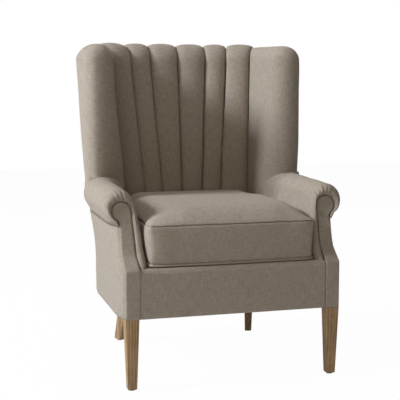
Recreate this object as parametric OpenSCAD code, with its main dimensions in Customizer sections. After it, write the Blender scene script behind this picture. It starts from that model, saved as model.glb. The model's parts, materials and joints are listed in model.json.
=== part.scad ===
// Wingback lounge chair: a fan of sewn channels on the inside back runs out into two padded
// wings over rolled arms, with a loose seat cushion, on four wooden legs.
// Lengths are in millimetres. The chair faces -Y, and the origin is the middle of its footprint
// on the floor.

/* [Overall] */
// Height of the channels' tops above the floor
chair_h = 1070; // [1000:1:1160]
// Width of the base over its sides
base_w = 711; // [650:1:770]
// Distance from the apron's face to the middle crease at the cushion's top
seat_depth = 645; // [590:1:700]

/* [Base] */
// Height of the base's lower edge above the floor
leg_h = 217; // [170:1:250]
// Height of the base's front, from its lower edge to the shoulder under the arm
base_h = 145; // [125:1:170]
// How far the front corners stand inside the base's sides
front_draw = 15; // [10:1:20]
// How far the base's back stands behind the middle crease at the cushion's top
back_foot = 23; // [19:1:45]
// Reach of the rounded rear corner along the side
corner_d = 268; // [248:1:288]
// Reach of the rounded rear corner across the back
corner_w = 200; // [180:1:220]
// Length over which the side swells out behind the front corner
front_swell = 90; // [70:1:110]
// Radius of the apron's top front edge
apron_r = 18; // [12:1:24]
// Depth of the apron's padded top
apron_top_d = 75; // [65:1:90]

/* [Back] */
// How far the middle crease leans back by the top of the outside back
back_lean = 61; // [50:1:70]
// Thickness of the back at the top of the outside back
back_top_t = 82; // [76:1:90]
// Distance from a wing's inner face to the outer crease at the cushion's top
fan_low_gap = 9; // [5:1:14]
// The same distance near the wing's top
fan_high_gap = 15; // [10:1:20]
// How far the outer creases stand ahead of the middle one
fan_wrap = 45; // [35:1:52]
// How far a channel swells out from its creases
channel_rise = 22; // [14:1:24]
// How far a channel's top stands above its creases
scallop_rise = 12; // [8:1:15]
// Height of the rolled crest above the outside back
crest_h = 60; // [50:1:70]
// Thickness of a channel at its creases
channel_t = 8; // [6:1:9]

/* [Wings] */
// How far the wings overhang the base's sides
wing_overhang = 20.5; // [16:0.5:26]
// How far each wing flares out towards its top
wing_flare = 4; // [1:1:8]
// How far the wings stand ahead of the middle crease at the cushion's top
wing_d = 215; // [205:1:225]
// Distance from the wing's front back to its outer seam
wing_seam = 75; // [70:1:78]
// Thickness of a wing just above the cushion
wing_low_t = 131; // [126:1:136]
// Thickness of a wing near its top
wing_high_t = 99; // [92:1:105]
// Depth of the wing's rolled front on its inner side
wing_roll_d = 60; // [50:1:66]
// Height of the wing's domed front above the outside back
wing_dome_h = 55; // [46:1:60]

/* [Arms] */
// Height of the arm roll's top above the base's shoulder, at its scroll
arm_above = 234; // [220:1:250]
// How far the arm roll rises from its scroll to the wing
arm_rise = 10; // [4:1:14]
// How far the arm rolls overhang the base's sides
arm_overhang = 31.5; // [28:0.5:37]
// Radius of the arm roll
roll_r = 49; // [46:1:52]
// How far the scroll is set back behind the apron
arm_setback = 95; // [80:1:105]
// Thickness of an arm at the deck
arm_low_t = 69.5; // [66:0.5:72]
// Width of the arm's front facing
facing_w = 44; // [41:1:46]
// Radius of the facing's scroll head
head_r = 29; // [26:1:31]
// Thickness of the facing
facing_t = 9; // [7:1:10]

/* [Seat cushion] */
// Gap between the cushion and an arm
cushion_gap = 7; // [5:1:12]
// Gap between the cushion and a wing
cushion_back_gap = 10; // [8:1:20]
// Distance from the cushion's rear corners back to the middle crease's depth
cushion_clear = 53; // [49:1:70]
// Distance from the apron's face to the cushion's front
cushion_front = 18; // [14:1:26]
// Height of the cushion's boxing
cushion_t = 118; // [100:1:125]
// Height of the crown above the boxing
cushion_crown = 44; // [30:1:50]
// Corner radius of the cushion in plan
cushion_r = 34; // [24:1:44]
// How far the cushion's front bows out at its middle
cushion_bow = 4; // [1:1:8]
// How far the cushion's back bows out to follow the channels
cushion_back_bow = 14; // [6:1:18]
// How far the boxing draws in at its seams
cushion_draw = 4; // [2:1:5]
// Thickness of the cushion's cover and wrap
cushion_wrap = 12; // [8:1:15]
// How far the zip stops short of the cushion's rear corners
zip_inset = 25; // [15:1:60]
// Height of the zip and its slot
zip_h = 8; // [6:1:10]
// Thickness of the zip
zip_t = 4; // [3:0.5:5]

/* [Frame] */
// Thickness of the seat rails
rail_t = 30; // [26:1:34]
// How far the seat rails' tops lie below the shoulder
rail_drop = 27; // [24:1:32]
// Depth of the arm stump from front to back, up to the shoulder
stump_d = 80; // [70:1:90]
// Depth of the arm stump at its scroll head
stump_top_d = 36; // [30:1:42]
// Thickness of the back and wing posts
post_t = 24; // [20:1:25]
// Depth of the wing post from front to back
wing_post_d = 38; // [30:1:40]
// Height of the crest, wing and lower back rails
cross_rail_h = 45; // [35:1:55]
// Thickness of the arm board
board_t = 20; // [16:1:22]
// Height of the corner blocks
block_h = 40; // [30:1:50]
// Leg of the front corner blocks
block_leg = 50; // [40:1:60]

/* [Legs] */
// Width of a front leg at its top
leg_top = 42; // [38:1:46]
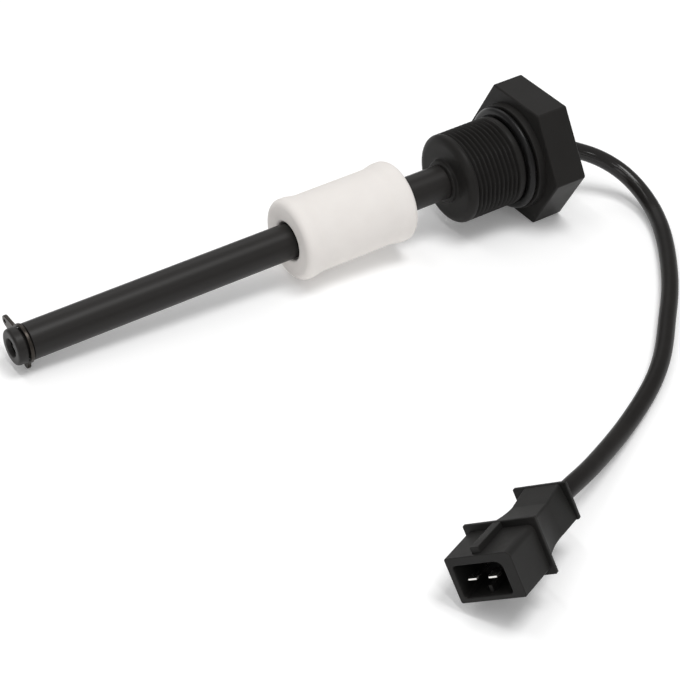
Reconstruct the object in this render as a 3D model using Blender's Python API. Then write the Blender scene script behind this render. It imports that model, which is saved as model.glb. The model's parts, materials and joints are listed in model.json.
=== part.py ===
# Coolant level sensor, lying on a surface.
# A float with a ring magnet slides on a hollow stem below a threaded hexagon plug. A reed switch on a
# narrow board inside the stem closes when the magnet reaches it. A short cable leads to a two-pin connector.
# The sensor's own axis is X, from the tip to the head, with 0 at the front face of the hexagon.
# The connector's own frame has X to its right, Y from its mouth to its cable and Z up.
import math

import bmesh
import bpy
import numpy as np
from mathutils import Matrix, Vector

# Fits
SEAT_GAP = 0.0003
STOP_GAP = 0.0001

# Threaded plug
HEX_ACROSS_FLATS = 0.0360
HEX_LENGTH = 0.0100
HEX_CORNER_RADIUS = 0.0008
HEX_EDGE = 0.0005
COLLAR_RADIUS = 0.0154
COLLAR_LENGTH = 0.0022
COLLAR_SEAT_RADIUS = 0.0144
COLLAR_RELIEF = 0.0003
RING_GROOVE_RADIUS = 0.0118
RING_GROOVE_WIDTH = 0.0030
THREAD_RADIUS = 0.0130
THREAD_END = 0.0220
NOSE_LENGTH = 0.0021
NOSE_FACE_RADIUS = 0.0106
BOSS_RADIUS = 0.0063
BOSS_LENGTH = 0.0012
CUP_RADIUS = 0.0080
CUP_FLOOR = 0.0020

# Sealing ring
RING_SECTION_RADIUS = 0.00105

# Stem
STEM_RADIUS = 0.0050
STEM_BORE_RADIUS = 0.0032
STEM_REACH = 0.1596
STEM_FLANGE_RADIUS = 0.0066
STEM_FLANGE_LENGTH = 0.0012
TIP_EDGE = 0.0003
TIP_LIP_RADIUS = 0.0025
TIP_LIP_LENGTH = 0.0012
TIP_PLUG_LENGTH = 0.0050

# Retaining clip
TIP_BEYOND_CLIP = 0.00365
CLIP_THICKNESS = 0.0010
CLIP_GROOVE_RADIUS = 0.0042
CLIP_GROOVE_SLACK = 0.0005
CLIP_OUTER_RADIUS = 0.0054
EAR_BASE_WIDTH = 0.0044
LONG_EAR_REACH = 0.0109
LONG_EAR_WIDTH = 0.0024
LONG_EAR_ANGLE = math.radians(8)
SHORT_EAR_REACH = 0.0074
SHORT_EAR_WIDTH = 0.0030
SHORT_EAR_ANGLE = math.radians(263)

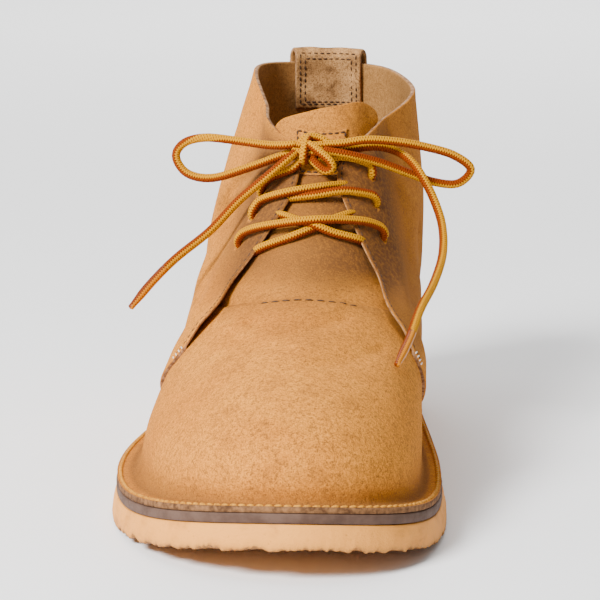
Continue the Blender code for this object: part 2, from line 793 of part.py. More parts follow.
—————
Your output must be the lines of the material above, from the first through the line that contains "apron_top_d = 75; // [65:1:90]", copied exactly. Include both endpoints and nothing else.

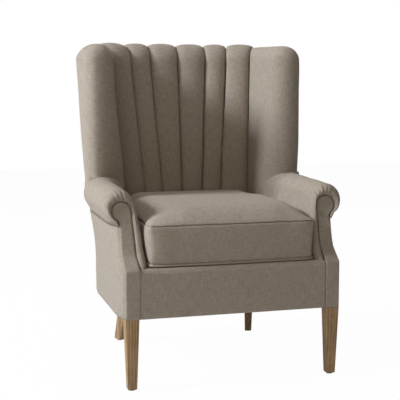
Recreate this object as parametric OpenSCAD code, with its main dimensions in Customizer sections. After it, write the Blender scene script behind this picture. It starts from that model, saved as model.glb. The model's parts, materials and joints are listed in model.json.
=== part.scad ===
// Wingback lounge chair: a fan of sewn channels on the inside back runs out into two padded
// wings over rolled arms, with a loose seat cushion, on four wooden legs.
// Lengths are in millimetres. The chair faces -Y, and the origin is the middle of its footprint
// on the floor.

/* [Overall] */
// Height of the channels' tops above the floor
chair_h = 1070; // [1000:1:1160]
// Width of the base over its sides
base_w = 711; // [650:1:770]
// Distance from the apron's face to the middle crease at the cushion's top
seat_depth = 645; // [590:1:700]

/* [Base] */
// Height of the base's lower edge above the floor
leg_h = 217; // [170:1:250]
// Height of the base's front, from its lower edge to the shoulder under the arm
base_h = 145; // [125:1:170]
// How far the front corners stand inside the base's sides
front_draw = 15; // [10:1:20]
// How far the base's back stands behind the middle crease at the cushion's top
back_foot = 23; // [19:1:45]
// Reach of the rounded rear corner along the side
corner_d = 268; // [248:1:288]
// Reach of the rounded rear corner across the back
corner_w = 200; // [180:1:220]
// Length over which the side swells out behind the front corner
front_swell = 90; // [70:1:110]
// Radius of the apron's top front edge
apron_r = 18; // [12:1:24]
// Depth of the apron's padded top
apron_top_d = 75; // [65:1:90]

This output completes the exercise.